## Problem requirements
How does the data below read from its first line through the line containing "# lies on Z"? Print those lines exactly.

## Raw data
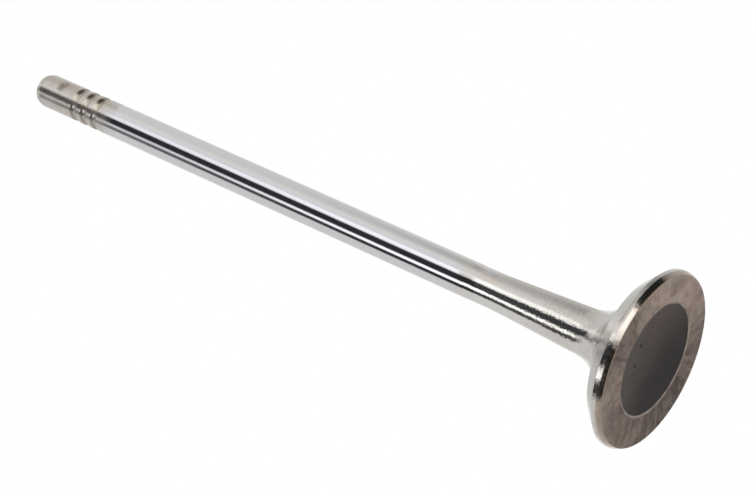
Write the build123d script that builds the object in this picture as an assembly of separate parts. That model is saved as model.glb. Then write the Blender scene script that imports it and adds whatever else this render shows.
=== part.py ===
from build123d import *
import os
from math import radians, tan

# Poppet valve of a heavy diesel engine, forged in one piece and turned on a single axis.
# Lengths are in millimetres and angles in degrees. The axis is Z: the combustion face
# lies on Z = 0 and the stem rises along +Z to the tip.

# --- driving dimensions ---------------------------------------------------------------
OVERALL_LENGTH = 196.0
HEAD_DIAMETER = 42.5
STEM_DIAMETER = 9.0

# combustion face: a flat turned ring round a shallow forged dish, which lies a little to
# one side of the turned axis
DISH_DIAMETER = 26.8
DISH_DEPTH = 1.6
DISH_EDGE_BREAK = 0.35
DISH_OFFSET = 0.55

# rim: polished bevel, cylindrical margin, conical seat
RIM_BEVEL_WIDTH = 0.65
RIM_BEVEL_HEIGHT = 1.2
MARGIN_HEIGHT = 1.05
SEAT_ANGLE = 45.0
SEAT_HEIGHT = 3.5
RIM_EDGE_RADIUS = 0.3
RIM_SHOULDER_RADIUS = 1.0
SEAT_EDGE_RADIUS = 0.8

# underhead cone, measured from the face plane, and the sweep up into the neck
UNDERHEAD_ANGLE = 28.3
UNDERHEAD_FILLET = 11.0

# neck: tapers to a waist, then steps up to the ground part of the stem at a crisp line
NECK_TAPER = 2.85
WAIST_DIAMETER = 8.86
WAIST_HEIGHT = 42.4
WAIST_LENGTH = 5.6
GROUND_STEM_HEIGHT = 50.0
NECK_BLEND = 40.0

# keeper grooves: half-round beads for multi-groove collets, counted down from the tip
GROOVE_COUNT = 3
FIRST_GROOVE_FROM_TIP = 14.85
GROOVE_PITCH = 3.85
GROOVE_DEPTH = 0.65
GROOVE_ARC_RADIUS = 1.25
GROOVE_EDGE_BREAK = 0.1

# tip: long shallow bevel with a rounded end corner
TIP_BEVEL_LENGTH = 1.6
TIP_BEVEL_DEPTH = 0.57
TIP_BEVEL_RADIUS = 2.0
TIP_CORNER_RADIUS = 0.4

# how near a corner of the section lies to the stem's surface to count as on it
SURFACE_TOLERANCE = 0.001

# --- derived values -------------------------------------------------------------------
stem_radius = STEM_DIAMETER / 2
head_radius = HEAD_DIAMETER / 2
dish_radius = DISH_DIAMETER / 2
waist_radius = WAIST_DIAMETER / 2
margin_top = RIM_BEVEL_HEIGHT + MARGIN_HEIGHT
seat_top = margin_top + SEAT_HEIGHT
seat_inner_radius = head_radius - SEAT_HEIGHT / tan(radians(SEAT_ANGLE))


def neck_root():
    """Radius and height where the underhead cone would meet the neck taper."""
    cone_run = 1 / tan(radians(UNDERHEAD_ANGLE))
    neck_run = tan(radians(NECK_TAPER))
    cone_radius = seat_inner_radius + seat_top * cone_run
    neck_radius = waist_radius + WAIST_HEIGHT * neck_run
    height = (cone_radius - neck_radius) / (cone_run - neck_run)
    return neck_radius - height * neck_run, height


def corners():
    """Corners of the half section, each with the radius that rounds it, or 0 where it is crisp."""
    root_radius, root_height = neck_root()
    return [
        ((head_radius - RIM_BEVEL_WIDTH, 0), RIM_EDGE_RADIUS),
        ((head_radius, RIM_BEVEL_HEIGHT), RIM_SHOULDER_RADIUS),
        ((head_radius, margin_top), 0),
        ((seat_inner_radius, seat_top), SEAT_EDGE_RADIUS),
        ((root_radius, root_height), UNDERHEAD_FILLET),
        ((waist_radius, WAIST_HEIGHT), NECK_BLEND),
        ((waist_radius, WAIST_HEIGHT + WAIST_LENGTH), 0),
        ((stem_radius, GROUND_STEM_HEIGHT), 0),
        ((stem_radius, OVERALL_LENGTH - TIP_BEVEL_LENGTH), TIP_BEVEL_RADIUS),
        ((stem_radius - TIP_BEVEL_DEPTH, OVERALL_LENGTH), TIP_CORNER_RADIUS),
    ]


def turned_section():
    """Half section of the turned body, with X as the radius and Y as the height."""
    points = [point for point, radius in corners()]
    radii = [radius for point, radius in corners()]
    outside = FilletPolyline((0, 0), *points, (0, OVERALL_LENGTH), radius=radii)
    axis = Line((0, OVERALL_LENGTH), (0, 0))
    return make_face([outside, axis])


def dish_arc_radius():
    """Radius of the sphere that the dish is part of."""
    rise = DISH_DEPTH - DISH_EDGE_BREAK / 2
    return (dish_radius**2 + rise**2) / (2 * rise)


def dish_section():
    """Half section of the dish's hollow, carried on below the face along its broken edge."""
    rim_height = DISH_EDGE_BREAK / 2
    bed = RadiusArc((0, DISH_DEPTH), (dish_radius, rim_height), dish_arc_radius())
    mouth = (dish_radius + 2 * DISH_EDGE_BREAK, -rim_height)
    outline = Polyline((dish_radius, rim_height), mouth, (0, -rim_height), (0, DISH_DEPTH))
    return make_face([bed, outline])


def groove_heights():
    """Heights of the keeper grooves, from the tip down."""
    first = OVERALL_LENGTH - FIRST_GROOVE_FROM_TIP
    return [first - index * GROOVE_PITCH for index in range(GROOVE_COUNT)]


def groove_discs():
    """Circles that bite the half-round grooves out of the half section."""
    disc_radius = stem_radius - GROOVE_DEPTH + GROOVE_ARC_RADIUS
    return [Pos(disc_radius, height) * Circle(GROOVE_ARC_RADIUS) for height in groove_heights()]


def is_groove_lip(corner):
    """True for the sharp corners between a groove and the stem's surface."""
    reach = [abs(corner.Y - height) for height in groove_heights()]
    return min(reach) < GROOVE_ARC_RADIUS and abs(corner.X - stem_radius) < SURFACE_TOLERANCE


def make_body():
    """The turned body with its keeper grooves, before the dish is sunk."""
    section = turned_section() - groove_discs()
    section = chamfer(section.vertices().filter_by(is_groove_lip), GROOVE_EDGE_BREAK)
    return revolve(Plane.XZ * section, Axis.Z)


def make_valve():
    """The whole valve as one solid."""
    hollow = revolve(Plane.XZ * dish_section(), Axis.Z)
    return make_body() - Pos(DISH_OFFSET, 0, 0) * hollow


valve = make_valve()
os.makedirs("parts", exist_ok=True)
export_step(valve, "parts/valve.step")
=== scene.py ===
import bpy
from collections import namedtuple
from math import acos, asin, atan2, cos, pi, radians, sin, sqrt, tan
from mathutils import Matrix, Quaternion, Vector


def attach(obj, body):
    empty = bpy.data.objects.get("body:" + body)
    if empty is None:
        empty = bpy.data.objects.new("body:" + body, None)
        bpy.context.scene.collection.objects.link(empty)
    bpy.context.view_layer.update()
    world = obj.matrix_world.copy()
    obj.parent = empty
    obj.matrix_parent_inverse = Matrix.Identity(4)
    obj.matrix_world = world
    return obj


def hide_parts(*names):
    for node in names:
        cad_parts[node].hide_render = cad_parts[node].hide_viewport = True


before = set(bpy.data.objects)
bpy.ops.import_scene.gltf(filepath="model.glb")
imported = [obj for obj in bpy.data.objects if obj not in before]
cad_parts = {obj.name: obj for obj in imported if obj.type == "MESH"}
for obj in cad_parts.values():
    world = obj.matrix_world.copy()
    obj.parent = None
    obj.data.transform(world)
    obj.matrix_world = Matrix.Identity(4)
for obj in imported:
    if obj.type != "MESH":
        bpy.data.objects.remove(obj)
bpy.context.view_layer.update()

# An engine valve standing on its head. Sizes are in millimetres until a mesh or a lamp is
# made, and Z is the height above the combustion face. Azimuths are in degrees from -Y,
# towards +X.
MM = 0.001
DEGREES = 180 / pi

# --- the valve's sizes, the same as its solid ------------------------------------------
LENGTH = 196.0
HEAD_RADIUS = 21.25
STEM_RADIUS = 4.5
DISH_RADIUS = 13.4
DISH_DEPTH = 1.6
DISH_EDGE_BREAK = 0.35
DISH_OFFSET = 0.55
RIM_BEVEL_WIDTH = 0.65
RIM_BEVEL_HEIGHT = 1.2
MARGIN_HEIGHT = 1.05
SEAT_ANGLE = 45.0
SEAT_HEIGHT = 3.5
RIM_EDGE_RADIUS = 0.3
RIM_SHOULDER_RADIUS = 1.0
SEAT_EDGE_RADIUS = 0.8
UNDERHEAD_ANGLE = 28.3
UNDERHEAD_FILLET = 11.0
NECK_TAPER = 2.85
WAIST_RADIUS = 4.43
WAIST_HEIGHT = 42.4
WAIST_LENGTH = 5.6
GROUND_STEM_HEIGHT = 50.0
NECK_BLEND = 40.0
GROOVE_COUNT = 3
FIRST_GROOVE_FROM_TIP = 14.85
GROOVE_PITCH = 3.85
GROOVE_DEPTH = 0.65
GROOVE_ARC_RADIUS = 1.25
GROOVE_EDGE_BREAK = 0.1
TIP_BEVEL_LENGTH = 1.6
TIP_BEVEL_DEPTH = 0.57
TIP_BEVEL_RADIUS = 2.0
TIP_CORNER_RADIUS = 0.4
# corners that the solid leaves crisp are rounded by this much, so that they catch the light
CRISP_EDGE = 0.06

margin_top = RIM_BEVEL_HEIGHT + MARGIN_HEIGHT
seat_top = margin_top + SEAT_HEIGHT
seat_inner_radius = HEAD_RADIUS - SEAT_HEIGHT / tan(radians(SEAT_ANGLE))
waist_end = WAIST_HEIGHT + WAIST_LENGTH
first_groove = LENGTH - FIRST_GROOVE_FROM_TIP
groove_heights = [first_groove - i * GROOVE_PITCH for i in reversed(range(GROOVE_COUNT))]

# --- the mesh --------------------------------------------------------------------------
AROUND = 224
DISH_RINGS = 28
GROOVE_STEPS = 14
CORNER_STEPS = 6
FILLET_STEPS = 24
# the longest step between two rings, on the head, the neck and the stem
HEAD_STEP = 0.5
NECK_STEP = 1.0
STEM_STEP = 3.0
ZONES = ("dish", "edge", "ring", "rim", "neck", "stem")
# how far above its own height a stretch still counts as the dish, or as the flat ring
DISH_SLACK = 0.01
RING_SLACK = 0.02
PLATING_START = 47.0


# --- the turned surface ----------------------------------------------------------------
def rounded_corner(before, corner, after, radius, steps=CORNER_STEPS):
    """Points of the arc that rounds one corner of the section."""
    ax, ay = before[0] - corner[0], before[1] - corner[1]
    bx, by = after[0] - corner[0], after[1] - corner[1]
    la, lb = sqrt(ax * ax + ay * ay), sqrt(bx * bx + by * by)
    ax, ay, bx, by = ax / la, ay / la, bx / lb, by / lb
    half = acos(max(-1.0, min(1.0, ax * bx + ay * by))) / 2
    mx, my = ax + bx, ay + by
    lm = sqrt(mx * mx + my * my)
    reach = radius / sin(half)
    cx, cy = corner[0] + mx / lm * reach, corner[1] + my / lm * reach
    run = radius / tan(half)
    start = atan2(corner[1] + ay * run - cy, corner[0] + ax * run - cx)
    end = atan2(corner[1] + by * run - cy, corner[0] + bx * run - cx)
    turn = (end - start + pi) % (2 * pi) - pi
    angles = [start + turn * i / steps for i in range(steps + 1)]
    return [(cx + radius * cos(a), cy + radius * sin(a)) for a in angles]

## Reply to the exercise
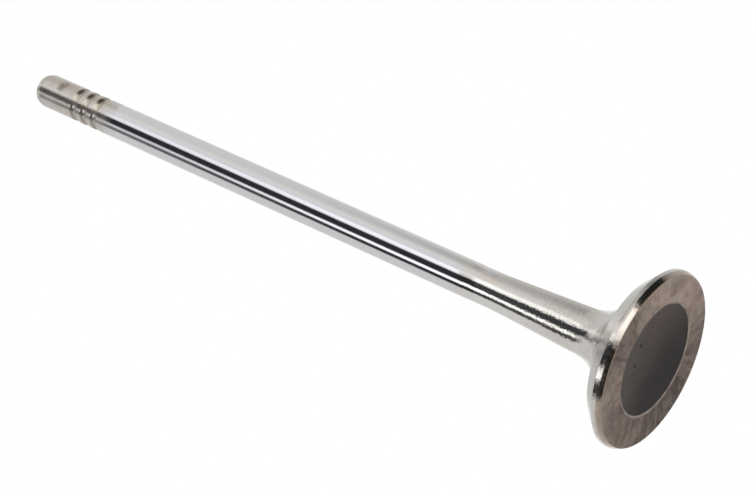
Write the build123d script that builds the object in this picture as an assembly of separate parts. That model is saved as model.glb. Then write the Blender scene script that imports it and adds whatever else this render shows.
=== part.py ===
from build123d import *
import os
from math import radians, tan

# Poppet valve of a heavy diesel engine, forged in one piece and turned on a single axis.
# Lengths are in millimetres and angles in degrees. The axis is Z: the combustion face
# lies on Z = 0 and the stem rises along +Z to the tip.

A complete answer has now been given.